Keep Your Heart Marching to a Good Beat

All aspects of health require a multi-pronged approach. The heart is truly at the center of it all, and in Chinese medicine it is considered to be the monarch ruling over all other internal organs. But at the end of the day, it is a muscle, and as such needs to be used and pushed to remain strong. While plant based diets remain essential to keeping the heart healthy, here are two equally important activities that can keep your internal rhythm going strong.

Heat Therapy

Saunas feel great. They are relaxing, they help us sweat out toxins, and allow our muscles to relax after a rigorous workout. Recent research conducted in Finland by Dr. Tanjianiina Laukkanen has helped paint a more elaborate picture of the benefits of frequent sauna use.

Dr. Laukkanen’s research was done over a 20 year period. It has shown that frequent sauna use can improve cardiovascular health significantly, in addition to reducing all cause mortality rates. These studies involved high amounts of heat for 15 minutes per session, with at least 2 sessions per week. The mechanisms involved are still being explored, but it is thought that the process is similar to moderate exercise - without putting any strain on the skeletal muscles. By making the heart work harder for about 15 minutes at a time and getting the individual to sweat, the effects are lower blood pressure, lowered incidence of arrhythmias (irregular heartbeat patterns), and improved circulation in the arms, legs, and skin. Sauna sessions also have a positive effect on our stress response and the nervous system, as well as lowering levels of norepinephrine released from the adrenal glands.

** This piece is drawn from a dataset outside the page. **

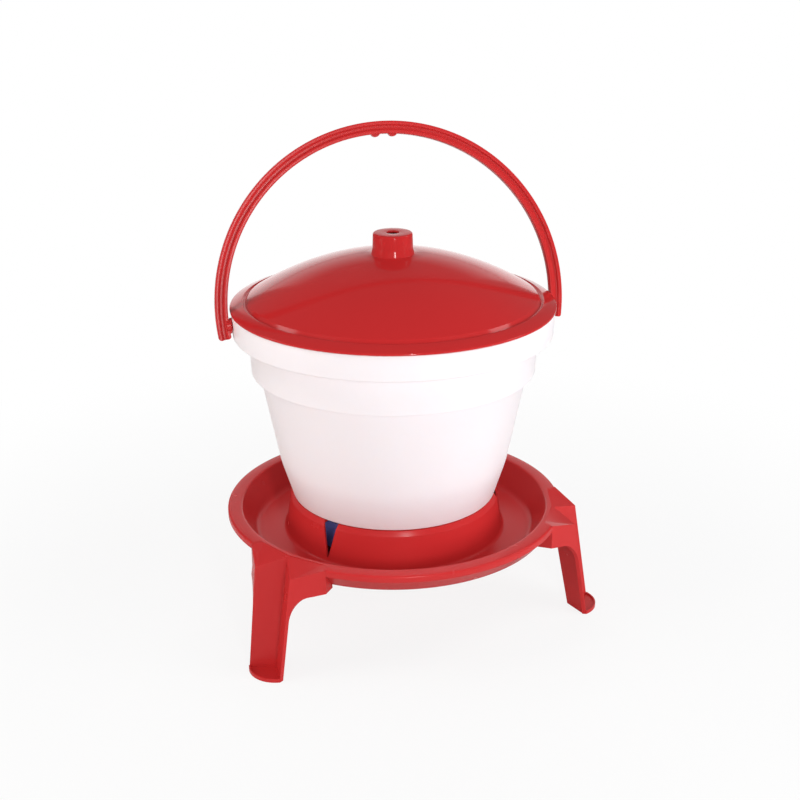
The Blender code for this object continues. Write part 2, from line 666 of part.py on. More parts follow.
def lid_outline():
    base, wall = LID_BASE, LID_WALL
    knob_foot = dome_height(KNOB_FOOT_R)
    knob_top = knob_foot + KNOB_HEIGHT
    radii = [KNOB_FOOT_R + (DOME_R - KNOB_FOOT_R) * k / 7 for k in range(1, 8)]
    groove_r, groove = DOME_R + GROOVE_WIDTH, LID_EDGE - GROOVE_DEPTH
    inner_knob = KNOB_TOP_R - wall
    outer = [
        (KNOB_HOLE_R, base + knob_top - 1 * MM, 0),
        (KNOB_HOLE_R, base + knob_top, 0.6 * MM),
        (KNOB_TOP_R, base + knob_top, 2 * MM),
        (KNOB_FOOT_R - 0.6 * MM, base + knob_foot + 1.5 * MM, 0),
        (KNOB_FOOT_R + 1.4 * MM, base + dome_height(KNOB_FOOT_R + 1.4 * MM), 0),
    ]
    outer += [(r, base + dome_height(r), 0) for r in radii]
    outer += [
        (groove_r, base + groove, 0),
        (groove_r + 1.8 * MM, base + LID_EDGE, 0.8 * MM),
        (LID_R, base + LID_EDGE - RIM_FALL, 1.6 * MM),
        (LID_R, base, 0.4 * MM),
        (LID_SPIGOT_R, base, 0),
        (LID_SPIGOT_R - SPIGOT_TAPER, base - SPIGOT_DEPTH, 0.4 * MM),
        (LID_SPIGOT_R - wall - SPIGOT_TAPER, base - SPIGOT_DEPTH, 0.4 * MM),
        (LID_SPIGOT_R - wall, base + 1 * MM, 1.2 * MM),
        (groove_r + 1 * MM, base + LID_EDGE - 1.8 * wall, 0),
        (groove_r - wall, base + LID_EDGE - 1.8 * wall, 0),
    ]
    outer += [(r - wall * 0.3, base + dome_height(r, wall), 0) for r in reversed(radii[:-1])]
    outer += [
        (inner_knob, base + dome_height(inner_knob, wall), 0),
        (inner_knob - 1.2 * MM, base + knob_top - wall, 1.2 * MM),
        (KNOB_HOLE_R, base + knob_top - wall, 0),
    ]
    return rounded(outer)


def lid():
    made = turned("lid", lid_outline(), RED, closed=True)
    smooth(made)
    return made


# Carrying handle: a ribbed arch with a toothed boss and a snap stud at each end

def bar_section():
    """Section of the bar as (outward from the arch's centre, sideways), with a groove on both faces."""
    out, side, groove = ARCH_R, BAR_DEPTH / 2, BAR_DEPTH / 2 - BAR_GROOVE
    inner = ARCH_R - BAR_WIDTH
    half = [(out, side), (out - RIDGE, side), (out - RIDGE - RIDGE_SLOPE, groove),
            (inner + RIDGE + RIDGE_SLOPE, groove), (inner + RIDGE, side), (inner, side)]
    return half + [(r, -s) for r, s in reversed(half)]


def handle_arch():
    """The arch in its own frame: pivots on the X axis, arch upright in XZ."""
    bm = bmesh.new()
    start = Matrix.Rotation(ARCH_END, 4, "Y")
    verts = [bm.verts.new(start @ Vector((r, s, 0))) for r, s in bar_section()]
    face = bm.faces.new(verts)
    bmesh.ops.spin(bm, geom=[face, *face.edges, *face.verts], cent=(0, 0, 0), axis=(0, -1, 0),
                   angle=math.pi + 2 * ARCH_END, steps=44, use_duplicate=False)
    bmesh.ops.recalc_face_normals(bm, faces=bm.faces)
    bmesh.ops.translate(bm, vec=(0, 0, ARCH_RISE), verts=bm.verts)
    return add_object("carrying_handle", mesh_from("carrying_handle", bm), RED)


def toothed_boss(low, high):
    """Toothed disc between the bucket's band and the limb; it holds the handle where it is set."""
    count = 2 * BOSS_TEETH
    outline = [polar(BOSS_R - (k % 2) * TOOTH, math.tau * k / count) for k in range(count)]
    boss = prism("boss", outline, low, high)
    boss.data.transform(Matrix.Rotation(math.pi / 2, 4, "Y"))
    return boss


def carrying_handle():
    handle = handle_arch()
    band_r = along_band(PIVOT_DROP)
    inner_face = math.sqrt((ARCH_R - BAR_WIDTH) ** 2 - ARCH_RISE ** 2)
    for side in (1, -1):
        boss = toothed_boss(band_r + 2 * GAP, inner_face + BOSS_SINK)
        stud_end = band_r - BUCKET_WALL - 3 * GAP - STUD_HEAD
        combine(boss, cylinder("stud", PIVOT_R, inner_face - stud_end, ((inner_face + stud_end) / 2, 0, 0),
                               (1, 0, 0)), "UNION")
        combine(boss, cylinder("stud_head", STUD_HEAD_R, STUD_HEAD, (stud_end + STUD_HEAD / 2, 0, 0),
                               (1, 0, 0)), "UNION")
        bump_z = ARCH_RISE + ARCH_R - BAR_WIDTH + BUMP_R - BUMP_PROUD
        bump = cylinder("bump", BUMP_R, BAR_DEPTH - 2 * BAR_GROOVE, (BUMP_OFFSET, 0, bump_z), (0, 1, 0))
        if side < 0:
            boss.data.transform(Matrix.Rotation(math.pi, 4, "Z"))
            bump.data.transform(Matrix.Rotation(math.pi, 4, "Z"))
        combine(handle, boss, "UNION")
        combine(handle, bump, "UNION")
    smooth(weld(handle), 25)
    pivot = bpy.data.objects.new("handle_pivot", None)
    PARTS.objects.link(pivot)
    pivot.location = (0, 0, PIVOT_Z)
    pivot.rotation_euler = (0, 0, PIVOT_AZIMUTH)
    handle.parent = pivot
    handle.rotation_euler = (-HANDLE_LEAN, 0, 0)
    return handle


def along_band(drop):
    """Outer radius of the bucket's rim band at a depth below the brim."""
    return BRIM_R - RIM_BAND_FLARE * drop / RIM_BAND_HEIGHT


# Float valve: body through the bucket's floor, nut above, gasket below, float on a pin

VALVE_TOP = BUCKET_BASE - GASKET - 2 * GAP
NOZZLE_TIP = VALVE_TOP - VALVE_FLANGE - NOZZLE_LENGTH
PIN_Z = NOZZLE_TIP - PIN_DROP
SEAL_TOP = NOZZLE_TIP - SEAL_TRAVEL
FLOAT_DIRECTION = NOTCH_AZIMUTH


def valve_body():
    """Turned body with a bore, and two cheeks that carry the pin on the side away from the float."""
    low = VALVE_TOP - VALVE_FLANGE
    outline = rounded([
        (NOZZLE_BORE_R, NOZZLE_TIP, 0),
        (NOZZLE_R - NOZZLE_LIP, NOZZLE_TIP, 0),
        (NOZZLE_R, low, 0),
        (VALVE_FLANGE_R, low, 0.6 * MM),
        (VALVE_FLANGE_R, VALVE_TOP, 0.6 * MM),
        (STEM_R, VALVE_TOP, 0),
        (STEM_R, BUCKET_FLOOR + STEM_RISE, 1 * MM),
        (STEM_R - STEM_WALL, BUCKET_FLOOR + STEM_RISE, 0),
        (STEM_R - STEM_WALL, VALVE_TOP, 0),
        (NOZZLE_BORE_R, low + 0.8 * MM, 0),
    ][::-1])
    body = turned("valve_body", outline, PALE, closed=True, steps=SMALL_STEPS)
    inner = LEVER_WIDTH / 2 + 2 * GAP
    for side in (1, -1):
        near, far = sorted((side * inner, side * (inner + CHEEK)))
        cheek = block("cheek", (-PIN_OFFSET - CHEEK_FAR, near, PIN_Z - CHEEK_LOW),
                      (-CHEEK_NEAR, far, VALVE_TOP - CHEEK_SINK))
        combine(body, spun(cheek, FLOAT_DIRECTION), "UNION")
    hole = cylinder("pin_hole", PIN_R + GAP, 2 * LEVER_WIDTH + 4 * CHEEK, (-PIN_OFFSET, 0, PIN_Z), (0, 1, 0))
    combine(body, spun(hole, FLOAT_DIRECTION), "DIFFERENCE")
    smooth(weld(body))
    return body


def valve_gasket():
    low = BUCKET_BASE - GASKET - GAP
    bore, edge = STEM_R + GAP, VALVE_FLANGE_R - 0.5 * MM
    outline = [(bore, low + GASKET), (edge, low + GASKET), (edge, low), (bore, low)]
    made = turned("valve_gasket", [Vector(p) for p in outline], BLACK, closed=True, steps=SMALL_STEPS)
    smooth(made)
    return made


def valve_nut():
    low = BUCKET_FLOOR + GAP
    hexagon = [polar(NUT_R, math.radians(60 * k)) for k in range(6)]
    nut = prism("valve_nut", hexagon, low, low + NUT_HEIGHT, PALE)
    bore = cylinder("nut_bore", STEM_R + GAP, 4 * NUT_HEIGHT, (0, 0, low), (0, 0, 1))
    return combine(nut, bore, "DIFFERENCE")


def float_pin():
    length = LEVER_WIDTH + 2 * (CHEEK + PIN_SPARE)
    pin = cylinder("float_pin", PIN_R, length, (-PIN_OFFSET, 0, PIN_Z), (0, 1, 0), STEEL, 16)
    smooth(spun(pin, FLOAT_DIRECTION))
    return pin


def float_piece():
    """Blue float and its lever, one moulding; its origin is on the pin's axis."""
    low = TRAY_WALL + FLOAT_CLEAR
    lever_top = SEAL_TOP - SEAL_PROUD
    plan = arc(FLOAT_OUTER_R, -FLOAT_HALF_ANGLE, FLOAT_HALF_ANGLE, 20)
    plan += arc(FLOAT_INNER_R, FLOAT_HALF_ANGLE, -FLOAT_HALF_ANGLE, 14)
    made = prism("float", plan, low, lever_top + FLOAT_PROUD, BLUE)
    lever = block("lever", (-PIN_OFFSET, -LEVER_WIDTH / 2, lever_top - LEVER_DEPTH),
                  (FLOAT_INNER_R + LEVER_SINK, LEVER_WIDTH / 2, lever_top))
    combine(made, lever, "UNION")
    eye = cylinder("eye", EYE_R, LEVER_WIDTH, (-PIN_OFFSET, 0, PIN_Z), (0, 1, 0))
    combine(made, eye, "UNION")
    combine(made, cylinder("eye_hole", PIN_R + GAP, 2 * LEVER_WIDTH, (-PIN_OFFSET, 0, PIN_Z), (0, 1, 0)),
            "DIFFERENCE")
    pocket_low = SEAL_TOP - SEAL_THICK - GAP
    pocket = cylinder("seal_pocket", SEAL_R + GAP, SEAL_THICK * 2, (0, 0, pocket_low + SEAL_THICK), (0, 0, 1))
    combine(made, pocket, "DIFFERENCE")
    weld(made)
    made.data.transform(Matrix.Translation((PIN_OFFSET, 0, -PIN_Z)))
    pivot = bpy.data.objects.new("float_pivot", None)
    PARTS.objects.link(pivot)
    pivot.location = (*(-PIN_OFFSET * polar(1, FLOAT_DIRECTION)), PIN_Z)
    pivot.rotation_euler = (0, 0, FLOAT_DIRECTION)
    made.parent = pivot
    return made


def float_seal(pivot):
    middle = (PIN_OFFSET, 0, SEAL_TOP - SEAL_THICK / 2 - PIN_Z)
    seal = cylinder("float_seal", SEAL_R, SEAL_THICK, middle, (0, 0, 1), BLACK)
    smooth(seal)
    seal.parent = pivot
    return seal


drinking_tray()
bucket()
lid()
carrying_handle()
valve_body()
valve_gasket()
valve_nut()
float_pin()
float_seal(float_piece().parent)
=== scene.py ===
"""Looks of the poultry drinking bucket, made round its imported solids."""

import math

import bmesh
import bpy
from mathutils import Matrix, Vector


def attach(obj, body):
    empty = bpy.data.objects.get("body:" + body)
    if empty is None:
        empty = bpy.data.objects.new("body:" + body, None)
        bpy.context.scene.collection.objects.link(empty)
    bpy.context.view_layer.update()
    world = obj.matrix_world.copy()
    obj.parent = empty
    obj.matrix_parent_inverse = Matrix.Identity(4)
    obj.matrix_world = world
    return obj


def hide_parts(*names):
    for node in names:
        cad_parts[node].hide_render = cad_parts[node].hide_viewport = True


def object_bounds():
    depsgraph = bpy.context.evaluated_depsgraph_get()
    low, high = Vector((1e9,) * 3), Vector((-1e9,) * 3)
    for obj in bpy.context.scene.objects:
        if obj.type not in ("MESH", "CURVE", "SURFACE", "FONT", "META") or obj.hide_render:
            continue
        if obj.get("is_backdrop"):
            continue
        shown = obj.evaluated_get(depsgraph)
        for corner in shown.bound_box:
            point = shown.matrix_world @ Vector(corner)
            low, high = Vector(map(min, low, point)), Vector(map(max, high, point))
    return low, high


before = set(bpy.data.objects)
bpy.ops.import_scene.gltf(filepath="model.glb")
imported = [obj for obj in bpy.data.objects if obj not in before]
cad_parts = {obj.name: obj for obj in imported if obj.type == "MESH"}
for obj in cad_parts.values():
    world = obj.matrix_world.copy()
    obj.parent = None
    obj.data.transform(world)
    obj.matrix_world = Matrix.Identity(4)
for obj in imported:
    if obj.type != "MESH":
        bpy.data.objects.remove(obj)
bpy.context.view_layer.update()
MM = 0.001


# Drinking tray. One injection moulding in red plastic, a little softer in gloss than
# the lid: a round dish whose raised ring carries the bucket, a trough round the ring,
# and a lip with a skirt. The origin is on the bucket's axis at the dish's underside.

SHARP_ANGLE = math.radians(32)
CORNER_SEGMENTS = 4
TRAY_STEPS = 168
TRAY_WALL = 2.5 * MM
LIP_TOP = 32.5 * MM
LIP_R = 190 * MM
LIP_INNER_R = 174 * MM
SKIRT_LOW_R = 176.5 * MM
SKIRT_LOW = LIP_TOP - 22.8 * MM
BAND_LOW = LIP_TOP - 7.5 * MM
BAND_STEP = 1.2 * MM
BAND_FILLET = 1.5 * MM
TROUGH_FLOOR_R = 158 * MM
TROUGH_WALL_TOP = 1.6 * MM
TROUGH_WALL_LOW = 1.2 * MM
RING_FOOT_R = 124 * MM
RING_SHOULDER_R = 118.3 * MM
RING_TOP_R = 115.4 * MM
RING_FLANGE_R = 109 * MM
RING_SHOULDER = LIP_TOP + 8.5 * MM
RING_TOP = LIP_TOP + 14.2 * MM
NOTCH_AZIMUTH = math.radians(233.9)
NOTCH_DEPTH = 39 * MM
NOTCH_HALF = 9.28 * MM
NOTCH_TIP_HALF = 0.8 * MM
THIRD = math.radians(120)
CUT_PAST = 3 * MM
CLOUD_SCALE = 9
SCUFF_SCALE = 40
SKIN_SCALE = 420
SKIN_DEPTH = 0.3 * MM
GLOSSIEST = 0.85
DULLEST = 1.2


def polar(radius, azimuth):
    return Vector((radius * math.cos(azimuth), radius * math.sin(azimuth)))


def shown(name, bm, finish):
    """A bmesh as an object of the scene, smooth-shaded up to its sharp edges."""
    mesh = bpy.data.meshes.new(name)
    bm.to_mesh(mesh)
    bm.free()
    made = bpy.data.objects.new(name, mesh)
    bpy.context.scene.collection.objects.link(made)
    if finish:
        mesh.materials.append(finish)
    mesh.shade_smooth()
    mesh.set_sharp_from_angle(angle=SHARP_ANGLE)
    return made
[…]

We love exercise. We can’t stop singing the praises of it with regards to both mental and physical health (which we all know is inseparable). Regardless of the type that you choose to do, you need to engage in some form of exercise every day as if your life depends upon it—quite simply because it does.

Extensive research has shown that moderate daily physical activity lasting over 2 hours has significant positive impacts on cardiovascular health, in addition to staving off other metabolic issues including type 2 diabetes. A recent piece in Scientific American, penned by professor Herman Pontzer, highlights his work with hunter-gatherers to uncover the myriad benefits of extensive exercise on the body. His findings are profound. According to the piece, endurance-type exercise can help reduce chronic inflammation, reduce cortisol, and help our bodies create energy stores for our muscles from the food that we eat, instead of making more fat.

If anything, this is a nice reminder from science that we need to move more often throughout the day. This can take many shapes in your life. Here are some suggestions:

  • Get up at least once an hour from your desk to move and get the blood pumping.

  • Park further away from work so that you have to walk more to get to and from the office.

  • Make a habit of taking short, brisk walks after each meal of the day.

  • Incorporate a low-impact exercise, like Tai Chi, into your daily exercise regimen.